The probability that the second card is a spade, given the first was a spade, is $\frac{12}{51}$, since there is one less spade in the deck, and one less total cards.

The probability that both cards are spades is $\frac{13}{52}\cdot \frac{12}{51}=\frac{156}{2652}\approx 0.0588$

Solution

You can satisfy this condition by having Case A or Case B, as follows:

Case A) you can get the Ace of Diamonds first and then a black card or

Case B) you can get a black card first and then the Ace of Diamonds.

Let's calculate the probability of Case A. The probability that the first card is the Ace of Diamonds is $\frac{1}{52}$. The probability that the second card is black given that the first card is the Ace of Diamonds is $\frac{26}{51}$ because 26 of the remaining 51 cards are black. The probability is therefore $\frac{1}{52}\cdot \frac{26}{51}=\frac{1}{102}$.

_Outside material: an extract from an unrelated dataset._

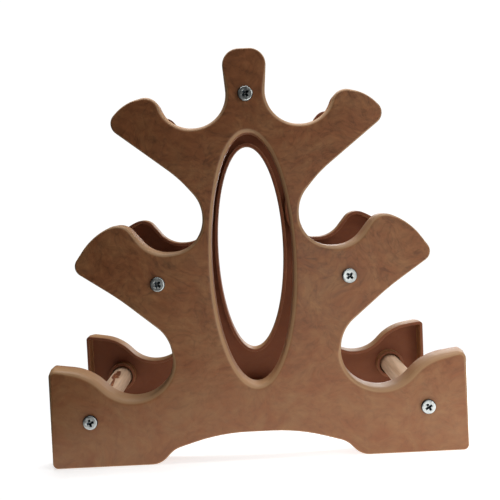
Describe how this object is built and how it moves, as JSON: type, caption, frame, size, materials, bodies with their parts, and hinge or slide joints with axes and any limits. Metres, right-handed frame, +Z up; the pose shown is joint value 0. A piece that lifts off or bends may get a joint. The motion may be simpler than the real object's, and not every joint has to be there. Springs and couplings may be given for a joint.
{
  "type": "dumbbell rack",
  "caption": "Tree-shaped desktop rack with two matching moulded side panels joined by wooden rods, holding pairs of small dumbbells in side cradles.",
  "frame": {"origin": "on the ground, midway between the feet and midway between the two panels", "axes": "+X to the right across the feet, +Y from the front panel to the rear panel, +Z up"},
  "size_m": [0.341, 0.1632, 0.331],
  "materials": {
    "panel_plastic": "satin, wood-brown, faintly swirled",
    "dowel_wood": "bare, sanded",
    "screw_steel": "zinc plated"
  },
  "bodies": {
    "root": {"front_panel": "panel_plastic", "rear_panel": "panel_plastic", "dowel_top": "dowel_wood", "dowel_mid_left": "dowel_wood", "dowel_mid_right": "dowel_wood", "dowel_low_left": "dowel_wood", "dowel_low_right": "dowel_wood", "screw_front_top": "screw_steel", "screw_front_mid_left": "screw_steel", "screw_front_mid_right": "screw_steel", "screw_front_low_left": "screw_steel", "screw_front_low_right": "screw_steel", "screw_rear_top": "screw_steel", "screw_rear_mid_left": "screw_steel", "screw_rear_mid_right": "screw_steel", "screw_rear_low_left": "screw_steel", "screw_rear_low_right": "screw_steel"}
  },
  "joints": []
}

Now for Case B: the probability that the first card is black is $\frac{26}{52}=\frac{1}{2}$. The probability that the second card is the Ace of Diamonds given that the first card is black is $\frac{1}{51}$. The probability of Case B is therefore $\frac{1}{2}\cdot \frac{1}{51}=\frac{1}{102}$, the same as the probability of Case 1.

Recall that the probability of $A$ or $B$ is $P(\mathrm{A})+P(\mathrm{B})-P(\mathrm{A}\text{ and }\mathrm{B})$. In this problem, $P(\mathrm{A}\text{ and }\mathrm{B})=0$ since the first card cannot be the Ace of Diamonds and be a black card. Therefore, the probability of Case A or Case B is $\frac{1}{102}+\frac{1}{102}=\frac{2}{102}=\frac{1}{51}$. The probability that you will get the Ace of Diamonds and a black card when drawing two cards from a deck is $\frac{1}{51}$.

Solution

a) Since we know the test result was positive, we’re limited to the 75 women in the first column, of which 5 were not pregnant. $P$(not pregnant | positive test result) = $\frac{5}{75}\approx 0.067$.

b) Since we know the woman is not pregnant, we are limited to the 19 women in the second row, of which 5 had a positive test. $P$(positive test result | not pregnant) = $\frac{5}{19}\approx 0.263$.

The second result is what is usually called a false positive: A positive result when the woman is not actually pregnant.